Co-writers Stefan Holtz and Peter Thorwarth (who also directs) have concocted a film that delivers the tropes of both vampire films and hostage thrillers by smashing them together in an orgy of limb-shredding violence. Cleverly, they also throw in a healthy mix of human optimism and tragedy, by making Nadja a vampire by accident and consequently turning her anguish at being driven to kill into something of a plot pivot. The loss of control of her humanity, how that affects her son, how it affects how others perceive her, is a strong element in the film’s funereal first half, with both Nadja and Elias making their way from hotel room to airport lounge to eventually their assigned seats, all without incident. One the stress triggers kick in, however, Nadja’s worst fears are realised as Dominic Purcell’s rag-tag bunch of hijackers kick off their own mission, and the two destructive worlds collide. The script kinda devolves into a series of ever-increasingly violent subgenre tropes, as both the body count rises and the altitude decreases, all with ratcheting hurdles both plot and mechanics to overcome. Who flies the plane if the pilot is dead, and the co-pilot is among the hijacker cohort? What happens when a brown-skinned dude lands the plane and sits squarely in the gunsights of special forces snipers predisposed to assuming he’s a terrorist? All intriguing questions, and all surrounded by a wicked excess of blood and gore that will satisfy even the hardest vampire fanboy.
While the film trades primarily on sheer brutal violence and the audience’s pre-emptive understanding of vampires, the plot mechanics are redolent of the films of Zemeckis in their intricacy, with every spare moment spent turning the thumbscrews of the dire situation at hand to the point you can’t quite work out how it’ll all end. The film does make the fatal flaw of starting off with part of the climax, which has become a problematic issue for modern filmmakers these days in that it undercuts inherent tension and shock-value depicting some certainty when a thriller ought not to, but the journey itself is still worth the price of admission. Circumstance and contrivance do slide into the mix here and there, and there’s a little bit of repetition early on as the hijackers bicker amongst themselves – and there’s always one absolute psycho loony among them to spoil what would have been an otherwise smooth terrorist incident – but the film’s bristling endowment of the viewer to root for the vampires as opposed to the villainous humans is chief among its successes.

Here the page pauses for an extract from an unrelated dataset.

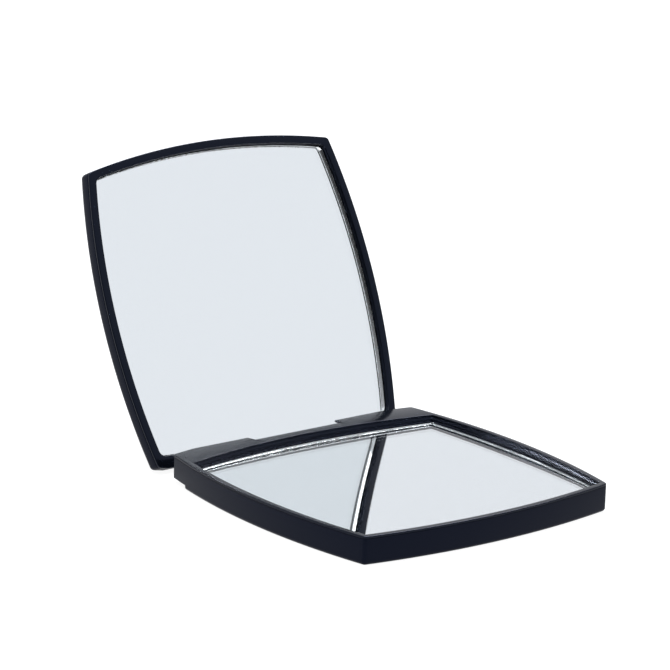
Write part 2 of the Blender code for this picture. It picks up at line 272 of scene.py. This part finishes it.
def satinPlastic():
    # ABS moulded against a fine spark-eroded tool: deep blue-black, soft sheen, 0.12 mm grain
    material, tree, shader = startMaterial("satin black ABS")
    place = addNode(tree, "ShaderNodeTexCoord").outputs["Object"]
    grain = addNode(tree, "ShaderNodeTexNoise", {"Scale": 1000 / satin["grain"], "Detail": 2.0},
                    {"Vector": place})
    cloud = addNode(tree, "ShaderNodeTexNoise", {"Scale": 1000 / satin["cloud"], "Detail": 3.0},
                    {"Vector": place})
    gloss = addNode(tree, "ShaderNodeMapRange",
                    {"To Min": satin["roughness"] - 0.04, "To Max": satin["roughness"] + 0.05},
                    {"Value": cloud.outputs["Fac"]})
    bump = addNode(tree, "ShaderNodeBump", {"Strength": satin["bump"], "Distance": satin["bumpDepth"] * mm},
                   {"Height": grain.outputs["Fac"]})
    shader.inputs["Base Color"].default_value = sRGB(satin["colour"])
    shader.inputs["IOR"].default_value = plasticIor
    shader.inputs["Specular IOR Level"].default_value = satin["shine"]
    shader.inputs["Specular Tint"].default_value = sRGB(satin["sheen"])
    tree.links.new(gloss.outputs["Result"], shader.inputs["Roughness"])
    tree.links.new(bump.outputs["Normal"], shader.inputs["Normal"])
    return material


def polishedPlastic():
    # ABS moulded against a polished tool: nearly black, clear soft-edged reflections, faint waviness
    material, tree, shader = startMaterial("polished black ABS")
    place = addNode(tree, "ShaderNodeTexCoord").outputs["Object"]
    haze = addNode(tree, "ShaderNodeTexNoise", {"Scale": 1000 / polished["haze"], "Detail": 4.0},
                   {"Vector": place})
    gloss = addNode(tree, "ShaderNodeMapRange",
                    {"To Min": polished["roughness"] - 0.03, "To Max": polished["roughness"] + 0.06},
                    {"Value": haze.outputs["Fac"]})
    bump = addNode(tree, "ShaderNodeBump",
                   {"Strength": polished["bump"], "Distance": polished["bumpDepth"] * mm},
                   {"Height": haze.outputs["Fac"]})
    shader.inputs["Base Color"].default_value = sRGB(polished["colour"])
    shader.inputs["IOR"].default_value = plasticIor
    shader.inputs["Specular IOR Level"].default_value = polished["shine"]
    shader.inputs["Specular Tint"].default_value = sRGB(polished["sheen"])
    tree.links.new(gloss.outputs["Result"], shader.inputs["Roughness"])
    tree.links.new(bump.outputs["Normal"], shader.inputs["Normal"])
    return material


def plateGlass():
    # float glass over the silvering: clear, with the faintest wipe marks a centimetre or so long
    material, tree, shader = startMaterial("float glass")
    place = addNode(tree, "ShaderNodeTexCoord").outputs["Object"]
    smear = addNode(tree, "ShaderNodeTexNoise", {"Scale": 1000 / glass["smearSize"], "Detail": 5.0},
                    {"Vector": place})
    gloss = addNode(tree, "ShaderNodeMapRange",
                    {"From Min": 0.5, "To Min": 0.0, "To Max": glass["smearRoughness"]},
                    {"Value": smear.outputs["Fac"]})
    shader.inputs["Base Color"].default_value = sRGB(glass["colour"])
    shader.inputs["IOR"].default_value = glass["ior"]
    shader.inputs["Transmission Weight"].default_value = 1.0
    tree.links.new(gloss.outputs["Result"], shader.inputs["Roughness"])
    return material


def silverCoat():
    # silver laid on the back of the glass: a clean, bright reflection, slightly uneven at 20 mm scale
    material, tree, shader = startMaterial("silver coating")
    place = addNode(tree, "ShaderNodeTexCoord").outputs["Object"]
    cloud = addNode(tree, "ShaderNodeTexNoise", {"Scale": 1000 / silver["cloud"], "Detail": 2.0},
                    {"Vector": place})
    gloss = addNode(tree, "ShaderNodeMapRange", {"To Min": 0.0, "To Max": silver["roughness"]},
                    {"Value": cloud.outputs["Fac"]})
    shader.inputs["Base Color"].default_value = sRGB(silver["colour"])
    shader.inputs["Metallic"].default_value = 1.0
    tree.links.new(gloss.outputs["Result"], shader.inputs["Roughness"])
    return material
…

Blood Red Sky is led by the solid talent of Peri Baumeister in the lead role of Nadja. Admittedly for most of the film she’s buried beneath a thick layer of vampire prosthetic makeup, but the early sequences setting up her character, as well as mid-film exposition depicting the moment she became one in the first place, is quite well done. Baumeister elicits all the sympathy for her turn as the unwilling creature of myth who turns up when we need her most, and she’s aided in her role by the accompanying child-actor in Carl Koch. Koch isn’t quite a gifted screen actor for his age, but he adequately provides the requisite maternal trajectory for Nadja to propel the narrative forward as needed. Alexander Scheer seems to be having a blast playing the often fingernail-shredding insanity of Eightball, the crucial grit in the wheel of perfection the terrorists have rolled for themselves, and his catalyst for the central idea of the film comes with enormously difficult to believe convenience: as the film’s resident nutjob, you know he’s somehow going to be able to survive long enough to remain problematic for everyone, but exactly how he goes from schizoid hijacker to vampire lore expert in the space of five minutes was a major point of contention for me.

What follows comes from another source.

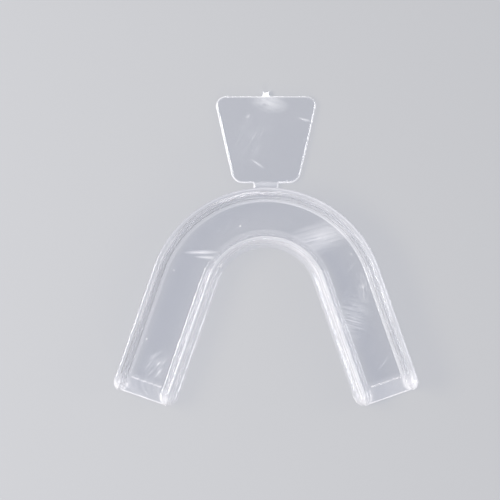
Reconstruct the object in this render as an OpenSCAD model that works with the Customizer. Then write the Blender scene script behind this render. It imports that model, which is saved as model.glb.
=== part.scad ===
// Clear mouldable mouth tray with a pull tab: a U-shaped channel for one dental
// arch, moulded in one shot of soft clear EVA. The tray lies on its flat
// underside with the channel open upwards and the tab towards +Y.

/* [Arch] */
// Radius of the rim of the outer wall round the front of the arch
arch_r = 25.8; // [20:0.1:32]
// Radius of the foot of the inner wall round the front of the arch
tongue_r = 10.8; // [8:0.1:14]
// How far the inner arc's centre lies in front of the outer arc's centre
arc_shift = 1.9; // [0:0.1:4]
// Splay of each arm from the line of symmetry, in degrees
arm_angle = 19.3; // [0:0.1:30]
// Length of the outer side of each arm, behind the front arc
arm_len = 27.5; // [15:0.5:40]

/* [Walls] */
// Thickness of the bite plate
plate_t = 1.6; // [1:0.1:3]
// Height of the outer wall above the underside
outer_h = 10; // [6:0.5:14]
// Thickness of the outer wall's flat-topped rim
outer_rim = 1.7; // [1:0.1:2.5]
// Corner radius on the outside of the rim
brow_r = 0.4; // [0.2:0.05:0.45]
// Corner radius on the channel side of the rim
lip_r = 0.55; // [0.2:0.05:0.55]
// Outward lean of the outer wall from its foot to its rim
outer_lean = 0.8; // [0:0.1:2]
// Distance from the rim's outside to the outer wall's inner foot
outer_foot = 2.4; // [1.8:0.1:3.5]
// Height of the inner wall above the underside
inner_h = 8.5; // [5:0.5:12]
// Thickness of the inner wall's rounded crest
inner_rim = 0.9; // [0.6:0.1:1.5]
// Lean of the inner wall's tongue side from its foot to its crest
inner_lean = 1.75; // [0:0.05:2.2]
// Thickness of the inner wall at its foot
inner_foot = 3.3; // [2:0.1:4.5]
// Radius of the fillets where the walls meet the plate
foot_r = 0.75; // [0.3:0.05:1.5]
// Radius over which the rims roll down at the arm ends
roll_r = 3.3; // [1:0.1:5]

/* [Arm ends] */
// Length of the thin strip at the end of each arm
heel_len = 3.3; // [2:0.1:6]
// Thickness of the thin strip
heel_t = 1.1; // [0.6:0.1:1.6]

/* [Pull tab] */
// Length of the tab
tab_len = 18.9; // [10:0.1:30]
// Half the tab's width at its square near edge, before its corners are rounded
tab_near = 7.07; // [4:0.01:10]
// Flare of each side of the tab, in degrees
tab_flare = 12.9; // [0:0.1:20]
// Corner radius at the tab's near edge
tab_near_r = 2.6; // [1:0.1:4]
// Corner radius at the tab's far edge
tab_far_r = 2.1; // [1:0.1:4]
// Thickness of the tab
tab_t = 1.5; // [1:0.1:3]
// Gap between the arch's rim and the tab's near edge
tab_gap = 1; // [0.5:0.1:3]

/* [Neck and gate] */
// Width of the bending neck
neck_w = 5.4; // [3:0.1:8]
// Thickness of the bending neck
neck_t = 1; // [0.6:0.1:1.5]
// Width of the torn gate stub on the tab's far edge
stub_w = 1.6; // [1:0.1:3]
// Length of the gate stub
stub_len = 1.1; // [0.5:0.1:2]
// Thickness of the gate stub
stub_t = 1.1; // [0.6:0.1:1.5]

/* [View] */
// The part to draw

/* [Hidden] */
$fn = 96;
clear = [0.80, 0.84, 0.93, 0.6];
arc_sweep = 180 - 2 * arm_angle;
base_r = arch_r - outer_lean;
outer_band = outer_foot + foot_r;
inner_band = inner_foot + foot_r;
// The inner arc's centre and the tongue side of the arm, in the arm's own frame
in_x = arc_shift * sin(arm_angle);
in_y = arc_shift * cos(arm_angle);
tongue_x = in_x + tongue_r;
// Rounding of the wall ends, seen from above
outer_end_r = outer_band / 2;
inner_end_r = inner_band / 2;
heel_end_r = outer_end_r - outer_lean / 2;
// The outer arc's centre, placed so that the part's box is centred on Y = 0
front_reach = arch_r + tab_gap + tab_len + stub_len;
back_reach = (tongue_x + inner_end_r) * sin(arm_angle)
  - (arm_len - inner_end_r) * cos(arm_angle) - inner_end_r;
arch_y = -(front_reach + back_reach) / 2;
tab_y = arch_y + arch_r + tab_gap;
stub_y = tab_y + tab_len;
flare_t = tan(tab_flare);
flare_c = cos(tab_flare);

// The right arm's own frame: X outwards across the arm, -Y towards its end
module right_arm() {
  translate([0, arch_y, 0])
    rotate([0, 0, arm_angle])
      children();
}

module left_arm() {
  mirror([1, 0, 0])
    right_arm()
      children();
}

// Section of the outer wall on top of the plate; X is the distance from the arc's centre
module outer_section() {
  difference() {
    polygon([
      [base_r, plate_t],
      [arch_r, outer_h - brow_r],
      [arch_r - brow_r, outer_h],
      [arch_r - outer_rim + lip_r, outer_h],
      [arch_r - outer_rim, outer_h - lip_r],
      [arch_r - outer_foot, plate_t + foot_r],
      [arch_r - outer_band, plate_t + foot_r],
      [arch_r - outer_band, plate_t]
    ]);
    translate([arch_r - outer_band, plate_t + foot_r])
      circle(r = foot_r);
  }
  translate([arch_r - brow_r, outer_h - brow_r])
    circle(r = brow_r);
  translate([arch_r - outer_rim + lip_r, outer_h - lip_r])
    circle(r = lip_r);
}

// Section of the inner wall on top of the plate; X is the distance from the arc's centre
module inner_section() {
  difference() {
    polygon([
      [tongue_r, plate_t],
      [tongue_r + inner_band, plate_t],
      [tongue_r + inner_band, plate_t + foot_r],
      [tongue_r + inner_foot, plate_t + foot_r],
      [tongue_r + inner_lean + inner_rim, inner_h - inner_rim / 2],
      [tongue_r + inner_lean, inner_h - inner_rim / 2]
    ]);
    translate([tongue_r + inner_band, plate_t + foot_r])
      circle(r = foot_r);
  }
  translate([tongue_r + inner_lean + inner_rim / 2, inner_h - inner_rim / 2])
    circle(d = inner_rim);
}

// A straight length of wall from Y = start back to the arm's end, in the arm's frame
module straight_wall(start) {
  translate([0, start, 0])
    rotate([90, 0, 0])
      linear_extrude(height = start + arm_len)
        children();
}

// Keeps what is inside the rounded end of a wall, from above, between X = near and X = far
module end_outline(near, far, r) {
  translate([0, 0, -1])
    linear_extrude(height = outer_h + 2) {
      translate([near, r - arm_len])
        square([far - near, arm_len + arc_shift + 1 - r]);
      translate([near + r, r - arm_len])
        circle(r = r);
      translate([far - r, r - arm_len])
        circle(r = r);
      translate([near + r, -arm_len])
        square([max(far - near - 2 * r, 0.01), r]);
    }
}

// Keeps what is under the rim line as it rolls down at the arm's end, from the side
module roll_outline(height) {
  rotate([90, 0, 90])
    linear_extrude(height = arch_r + 5) {
      translate([roll_r - arm_len, 0])
        square([arm_len + arc_shift + 1 - roll_r, height]);
      translate([roll_r - arm_len, height - roll_r])
        circle(r = roll_r);
      translate([-arm_len, 0])
        square([roll_r, height - roll_r]);
    }
}

// The space between the two arms, from above
module tongue_space() {
  translate([0, arch_y + arc_shift])
    circle(r = tongue_r);
  for (side = [0, 1])
    mirror([side, 0, 0])
      translate([0, arch_y])
        rotate(arm_angle)
          translate([0, in_y - tongue_r])
            square([tongue_x, tongue_r]);
}

module front_plate_outline() {
  reach = 2 * arch_r;
  difference() {
    intersection() {
      translate([0, arch_y])
        circle(r = base_r);
      translate([0, arch_y])
        polygon([
          [0, 0],
          [reach * cos(arm_angle), reach * sin(arm_angle)],
          [reach * cos(arm_angle), reach],
          [-reach * cos(arm_angle), reach],
          [-reach * cos(arm_angle), reach * sin(arm_angle)]
        ]);
    }
    tongue_space();
  }
}

// A trapezoid with its wide edge away from the tray and all four corners rounded
module tab_outline() {
  near_x = tab_near + tab_near_r * flare_t - tab_near_r / flare_c;
  far_x = tab_near + (tab_len - tab_far_r) * flare_t - tab_far_r / flare_c;
  hull()
    for (side = [-1, 1]) {
      translate([side * near_x, tab_near_r])
        circle(r = tab_near_r);
      translate([side * far_x, tab_len - tab_far_r])
        circle(r = tab_far_r);
    }
}

// The bite plate round the front of the arch
module plate_front() {
  color(clear)
    linear_extrude(height = plate_t)
      front_plate_outline();
}

module arm_plate() {
  translate([tongue_x, heel_len - arm_len, 0])
    cube([base_r - tongue_x, arm_len - heel_len, plate_t]);
}

module plate_left() {
  color(clear)
    left_arm()
      arm_plate();
}

module plate_right() {
  color(clear)
    right_arm()
      arm_plate();
}

// The end of an arm, with the thin strip between the wall ends
module arm_heel() {
  difference() {
    linear_extrude(height = plate_t) {
      translate([tongue_x, inner_end_r - arm_len])
        square([base_r - tongue_x, heel_len - inner_end_r]);
      translate([tongue_x + inner_end_r, -arm_len])
        square([base_r - heel_end_r - tongue_x - inner_end_r, heel_len]);
      intersection() {
        translate([tongue_x + inner_end_r, inner_end_r - arm_len])
          circle(r = inner_end_r);
        translate([tongue_x, -arm_len])
          square([inner_band, heel_len]);
      }
      intersection() {
        translate([base_r - heel_end_r, heel_end_r - arm_len])
          circle(r = heel_end_r);
        translate([base_r - outer_band, -arm_len])
          square([outer_band, heel_len]);
      }
    }
    translate([tongue_x + inner_band, -arm_len - 1, heel_t])
      cube([arch_r - outer_band - tongue_x - inner_band, heel_len + 1, plate_t]);
  }
}

module heel_left() {
  color(clear)
    left_arm()
      arm_heel();
}

module heel_right() {
  color(clear)
    right_arm()
      arm_heel();
}

// The outer wall round the front of the arch
module outer_wall_front() {
  color(clear)
    translate([0, arch_y, 0])
      rotate([0, 0, arm_angle])
        rotate_extrude(angle = arc_sweep)
          outer_section();
}

module outer_arm_wall() {
  intersection() {
    straight_wall(0)
      outer_section();
    end_outline(arch_r - outer_band, arch_r, outer_end_r);
    roll_outline(outer_h);
  }
}

module outer_wall_left() {
  color(clear)
    left_arm()
      outer_arm_wall();
}

module outer_wall_right() {
  color(clear)
    right_arm()
      outer_arm_wall();
}

// The inner wall round the front of the tongue space
module inner_wall_front() {
  color(clear)
    translate([0, arch_y + arc_shift, 0])
      rotate([0, 0, arm_angle])
        rotate_extrude(angle = arc_sweep)
          inner_section();
}

module inner_arm_wall() {
  intersection() {
    translate([in_x, 0, 0])
      straight_wall(in_y)
        inner_section();
    end_outline(tongue_x, tongue_x + inner_band, inner_end_r);
    roll_outline(inner_h);
  }
}

module inner_wall_left() {
  color(clear)
    left_arm()
      inner_arm_wall();
}

module inner_wall_right() {
  color(clear)
    right_arm()
      inner_arm_wall();
}

// The thin neck that the tab bends about
module tab_neck() {
  base_y = arch_y + base_r;
  color(clear)
    translate([0, 0, (tab_t - neck_t) / 2])
      linear_extrude(height = neck_t)
        difference() {
          polygon([
            [-neck_w / 2 - 0.4, base_y - 1],
            [neck_w / 2 + 0.4, base_y - 1],
            [neck_w / 2 + 0.4, base_y + 0.05],
            [neck_w / 2, base_y + 0.5],
            [neck_w / 2, tab_y - 0.4],
            [neck_w / 2 + 0.4, tab_y],
            [-neck_w / 2 - 0.4, tab_y],
            [-neck_w / 2, tab_y - 0.4],
            [-neck_w / 2, base_y + 0.5],
            [-neck_w / 2 - 0.4, base_y + 0.05]
          ]);
          translate([0, arch_y])
            circle(r = base_r);
        }
}

// The tab that the tray is held by
module pull_tab() {
  color(clear)
    translate([0, tab_y, 0])
      linear_extrude(height = tab_t)
        tab_outline();
}

// What is left of the moulding gate, torn off
module gate_stub() {
  color([0.93, 0.94, 0.97])
    translate([0, stub_y, (tab_t - stub_t) / 2])
      linear_extrude(height = stub_t)
        polygon([
          [-stub_w * 0.50, 0],
          [stub_w * 0.50, 0],
          [stub_w * 0.44, stub_len * 0.55],
          [stub_w * 0.22, stub_len * 0.48],
          [stub_w * 0.06, stub_len],
          [-stub_w * 0.20, stub_len * 0.62],
          [-stub_w * 0.42, stub_len * 0.80]
        ]);
}

plate_front();
plate_left();
plate_right();
heel_left();
heel_right();
outer_wall_front();
outer_wall_left();
outer_wall_right();
inner_wall_front();
inner_wall_left();
inner_wall_right();
tab_neck();
pull_tab();
gate_stub();
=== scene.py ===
# A clear mouldable mouth tray: one soft moulding of EVA, made of a U-shaped
# channel for the teeth and a pull tab on a short bending neck.
import math

import bmesh
import bpy
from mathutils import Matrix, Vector, noise
from mathutils.geometry import delaunay_2d_cdt
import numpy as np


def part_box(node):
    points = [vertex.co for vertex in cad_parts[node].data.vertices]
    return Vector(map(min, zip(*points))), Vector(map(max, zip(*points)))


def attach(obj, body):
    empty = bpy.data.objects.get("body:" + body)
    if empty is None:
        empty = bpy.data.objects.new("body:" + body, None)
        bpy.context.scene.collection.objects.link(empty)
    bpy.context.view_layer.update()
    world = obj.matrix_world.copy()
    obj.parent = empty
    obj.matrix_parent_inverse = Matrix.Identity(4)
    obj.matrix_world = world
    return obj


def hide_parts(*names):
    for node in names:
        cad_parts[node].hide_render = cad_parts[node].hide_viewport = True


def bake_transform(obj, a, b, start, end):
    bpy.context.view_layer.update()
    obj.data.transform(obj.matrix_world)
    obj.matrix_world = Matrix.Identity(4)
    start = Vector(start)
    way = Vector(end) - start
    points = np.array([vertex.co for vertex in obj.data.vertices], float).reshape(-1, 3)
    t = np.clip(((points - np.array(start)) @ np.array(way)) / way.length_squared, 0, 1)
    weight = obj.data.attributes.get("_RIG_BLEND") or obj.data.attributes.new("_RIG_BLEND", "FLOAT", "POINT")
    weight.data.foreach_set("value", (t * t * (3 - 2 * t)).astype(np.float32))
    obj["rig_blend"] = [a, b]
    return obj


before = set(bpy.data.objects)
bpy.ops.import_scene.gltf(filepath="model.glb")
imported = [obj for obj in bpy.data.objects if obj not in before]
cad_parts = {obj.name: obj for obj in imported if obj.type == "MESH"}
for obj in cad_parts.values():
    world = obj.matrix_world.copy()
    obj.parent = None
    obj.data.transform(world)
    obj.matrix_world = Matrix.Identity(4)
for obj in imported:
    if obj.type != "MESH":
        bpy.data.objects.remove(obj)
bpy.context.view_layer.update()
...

Kais Setti is solid as the straight-arrow Farid, Hollywood star-power ring-ins Dominic Purcell (television’s Prison Break) and Graham McTavish (The Hobbit trilogy) are amenable as their respective characters, and the gaggle of German and Dutch supporting players offer momentary diversions as various passengers aboard this ill-fated flight. Not all of them make it out alive, it has to be said, and the film gives a few of them enough time to become liked by the audience before all hell breaks loose. Nobody really puts a foot wrong here, asked to perform some plainly ludicrous horror gags, and everyone gamely goes about their business. Director Peter Thorwarth doesn’t hold back with the violence and blood, either. There’s gallons of spurting arterial blood across the screen by the time this film ends, although he’s quite often relatively circumspect about showing the flesh-tearing elements, the result of said violence is always visceral. The camerawork in the film is also something to be applauded, with a steady hand behind the lens offering assured and well-designed shots and editorial finesse, as well as shuddering horror at the appropriate moments. Kudos also to German DP Yoshi Heimrath, who gives the film a sense of crisp elegance mixed with raw, gritty horror (a night sequence in an isolated farmhouse in the German forest is scary as hell) and his lensing goes a long way to how effective Blood Red Sky turns out.

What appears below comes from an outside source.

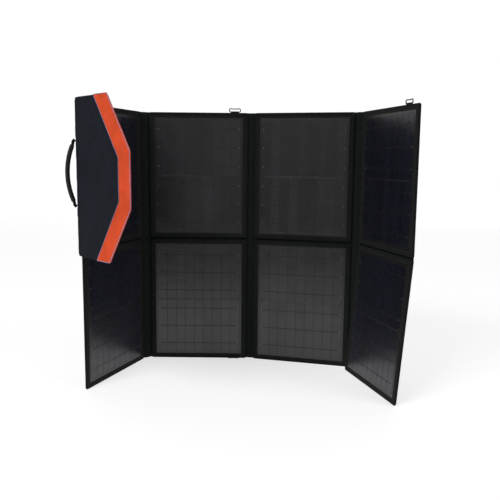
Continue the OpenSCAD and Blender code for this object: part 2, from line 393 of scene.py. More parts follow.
def woven(name, thread, lit_crown, pitch, depth, rough=0.85, sheen=0.03):
    """Plain-weave cloth: warp and weft pass over each other in a checker, with painted shade in the dips
    between threads and a painted highlight on their crowns.
    """
    material, nodes, links, bsdf = new_material(name)
    where, axis = flat_coordinates(nodes, links)
    calc = calculator(nodes, links)
    k = math.pi / pitch
    warp = calc("SINE", calc("MULTIPLY", axis[0], k))
    weft = calc("SINE", calc("MULTIPLY", axis[2], k))
    over = calc("GREATER_THAN", calc("MULTIPLY", warp, weft), 0.0)
    up_warp = calc("ABSOLUTE", warp)
    up_weft = calc("ABSOLUTE", weft)
    first = calc("MULTIPLY", up_warp, over)
    second = calc("MULTIPLY", up_weft, calc("SUBTRACT", 1.0, over))
    height = calc("ADD", first, second)
    fuzz = spread(nodes, links, where, 900, -0.25, 0.25)
    height = calc("ADD", height, fuzz)
    # painted shade and highlight: the colour is darkest in the dips between threads and lightest on their
    # crowns, following the weave's height
    colour = mix_colour(nodes, links, height, thread, lit_crown)
    patch = spread(nodes, links, where, 14, 0.78, 1.16)
    shade = nodes.new("ShaderNodeCombineColor")
    for i in range(3):
        links.new(patch, shade.inputs[i])
    colour = mix_colour(nodes, links, 1.0, colour, shade.outputs[0], "MULTIPLY")
    links.new(colour, bsdf.inputs["Base Color"])
    links.new(spread(nodes, links, where, 60, rough - 0.06, rough + 0.06), bsdf.inputs["Roughness"])
    bsdf.inputs["Sheen Weight"].default_value = sheen
    bsdf.inputs["Sheen Roughness"].default_value = 0.5
    bsdf.inputs["Specular IOR Level"].default_value = 0.15
    bump(nodes, links, bsdf, height, depth)
    return material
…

Fans of vampire films will find plenty to delight them in Netflix’ latest horror, although some might complain the in-film mythology doesn’t go far enough. There’s just enough backstory to make the main characters’ journeys interesting more than a purely horror-arc might give us, and the addition of plane hijacking tropes only intrigues more and more. The unique premise doesn’t offer new ideas on either vampire lore or terrorist tropes, but it does collide them together with a skilful exuberance and playful torturing of the viewer into trying to guess who’s the more horrifying; the vampire or the humans she hunts? Blood Red Sky is certainly recommended for fans of either genre because there’s plenty here to go around. A solid little B-movie that delivers all the escapist horror expectations you could want.